Jelaslah bahwa perumusan 5 dasar pokok itu oleh ketiga tokoh
tersebut dalam redaksi kata-katanya berbeda tetapi inti pokok-pokoknya adalah
sama yaitu Ketuhanan Yang Maha Esa, Prikemanusiaan atau Internasionalisme,
Kebangsaan Indonesia atau Persatuan Indonesia, Kerakyatan atau Demokrasi dan
Keadilan Sosial bagi seluruh rakyat Indonesia.
Ir.
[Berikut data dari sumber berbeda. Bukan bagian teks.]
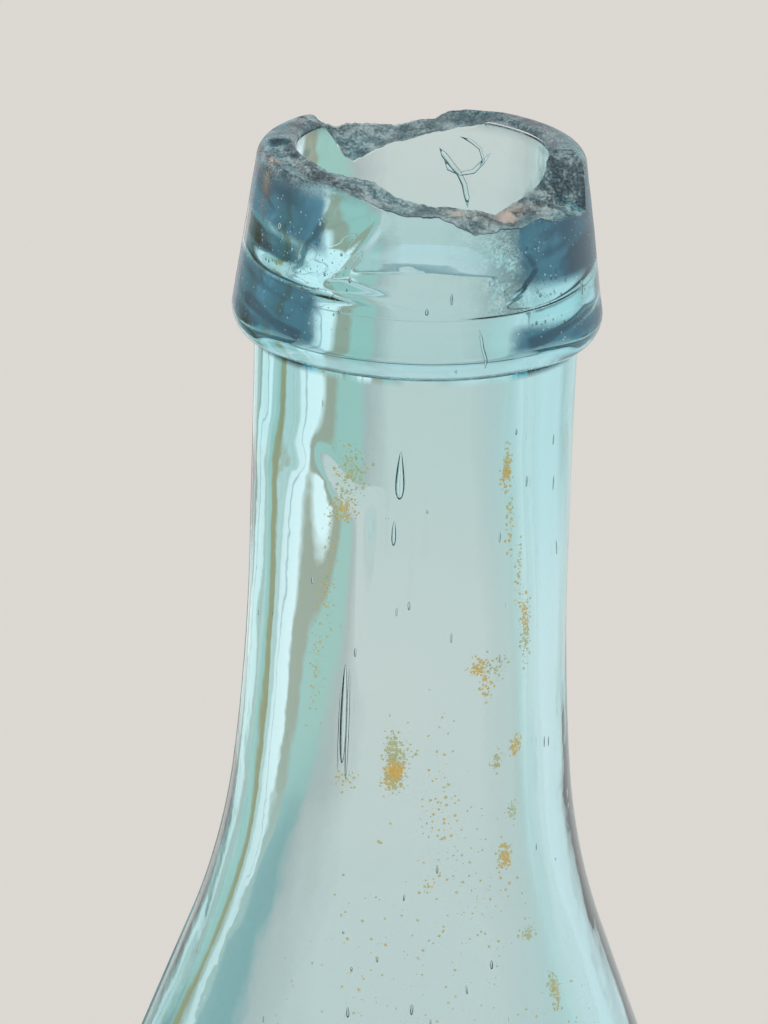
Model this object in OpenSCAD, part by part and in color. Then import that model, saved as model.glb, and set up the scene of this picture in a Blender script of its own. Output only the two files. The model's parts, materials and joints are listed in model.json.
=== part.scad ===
// Antique aqua glass bottle with a hand-applied tapered collar, its rim broken.
// Two pieces of glass: the blown bottle, and the gather of glass laid round its
// sheared neck end and tooled into a collar. The origin is the middle of the
// base, on the plane that the bottle stands on, with +Z up the neck.

/* [Bottle] */
// Height over all, to the unbroken part of the rim
height = 240; // [200:1:320]
// Outer diameter of the body
body_d = 65; // [54:0.5:80]
// Wall of the body and shoulder
wall = 3.6; // [2.8:0.1:5]
// Radius of the rounded heel
heel_r = 7; // [5:0.5:9]

/* [Base] */
// Distance from the body's side in to the ring that the bottle stands on
foot_inset = 9; // [7:0.5:12]
// Width of the flat of that ring
foot_w = 2.5; // [1.5:0.1:4]
// Height of the hollow pushed up into the base
kick_h = 9; // [4:0.5:14]
// Glass over the hollow
base_wall = 6; // [4:0.5:9]

/* [Neck] */
// Outer diameter of the straight part of the neck
neck_d = 27; // [23:0.1:33]
// Bore at the top of the neck, where the mouth was shaped
bore_d = 20.6; // [16:0.1:22]
// Length of that narrow bore, down from the sheared end
bore_len = 12; // [8:0.5:17]
// Height over which the bore widens below it
bore_ease = 2.5; // [1:0.5:5]
// Wall of the neck below the narrow bore
thin_wall = 2.2; // [1.5:0.1:3]
// Length of the neck's straight outside, from its foot to the sheared end
neck_len = 23; // [18:0.5:30]
// Distance from the rim down to the sheared end of the neck
end_depth = 12; // [9:0.5:14]
// Radius of the long sweep from the neck towards the shoulder
sweep_r = 210; // [120:5:300]
// Slope of the glass at the foot of the sweep, from upright
sweep_a = 5.3; // [4:0.1:14]

/* [Shoulder] */
// Radius of the hollow curve where the sweep turns out into the shoulder
throat_r = 60; // [20:1:90]
// Slope of the shoulder below the throat, from upright
shoulder_a = 20.5; // [16:0.5:40]
// Height of the straight slope between the throat and the round of the shoulder
slope_h = 20; // [5:1:35]

/* [Collar] */
// How far the collar stands out from the neck at its widest ring
collar_out = 2; // [1:0.1:4]
// How far the collar stands out from the line of the neck at the rim
rim_out = 0.25; // [0:0.05:2]
// How much wider the collar's bore is than the neck's, on the radius
mouth_ease = 0.2; // [0.1:0.1:1]
// Distance from the rim down to the collar's widest ring
collar_drop = 14.1; // [11:0.1:18]
// Height of the undercut from the widest ring down to the neck
undercut_h = 2.3; // [1.5:0.1:4]
// Radius that rounds the rim over, outside
rim_round = 1.6; // [0.6:0.1:2]
// Radius that rounds the rim over, inside
mouth_round = 0.8; // [0.3:0.1:1.2]

/* [Break] */
// Depth of the long break along the front of the rim
front_depth = 3; // [1:0.1:4]
// Depth of the broken stretch at the back left
back_depth = 2.2; // [1:0.1:4]
// Depth of the deep chip at the front right
chip_depth = 4.3; // [2:0.1:6]
// Depth of the smaller chips at the ends of the two breaks
nick_depth = 4; // [2:0.1:5]
// How far outside the mouth's wall the back chip is centred
nick_off = 0.7; // [0.4:0.1:1.5]

/* [Hidden] */
$fn = 96;

// Steps that an arc of the profile is drawn in
arc_steps = 14;
// Steps that a small rounded edge is drawn in
edge_steps = 3;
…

Soekarno dalam pidatonya tanggal 1 Juni 1945 menegaskan :
Maksud Pancasila adalah philosophschegrondslag itulah
fundament falsafah, pikiran yang sedalam-dalamnya untuk di atasnya didirikan gedung
“Indonesia Merdeka Yang Kekal dan Abadi”.
Prof. Mr. Drs. Notonagoro dalam pidato Dies Natalis Universitas
Airlangga Surabaya pada tanggal 10 November 1955 menegaskan : “Susunan
Pancasila itu adalah suatu kebulatan yang bersifat hierrarchies dan piramidal
yang mengakibatkan adanya hubungan organis di antara 5 sila negara kita”.
Prof. Mr. Muhammad Yamin dalam bukunya “Proklamasi dan
Konstitusi” (1951) berpendapat : “Pancasila itu sebagai benda rohani yang tetap
dan tidak berubah sejak Piagam Jakarta sampai pada hari ini”.
Kemudian pernyataan dan pendapat Prof. Mr. Drs. Notonagoro dan
Prof. Mr. Muhamamd Yamin tersebut diterima dan dikukuhkan oleh MPRS dalam
Ketetapan No. XX/MPRS/1960 jo Ketetapan No. V/MPR/1973.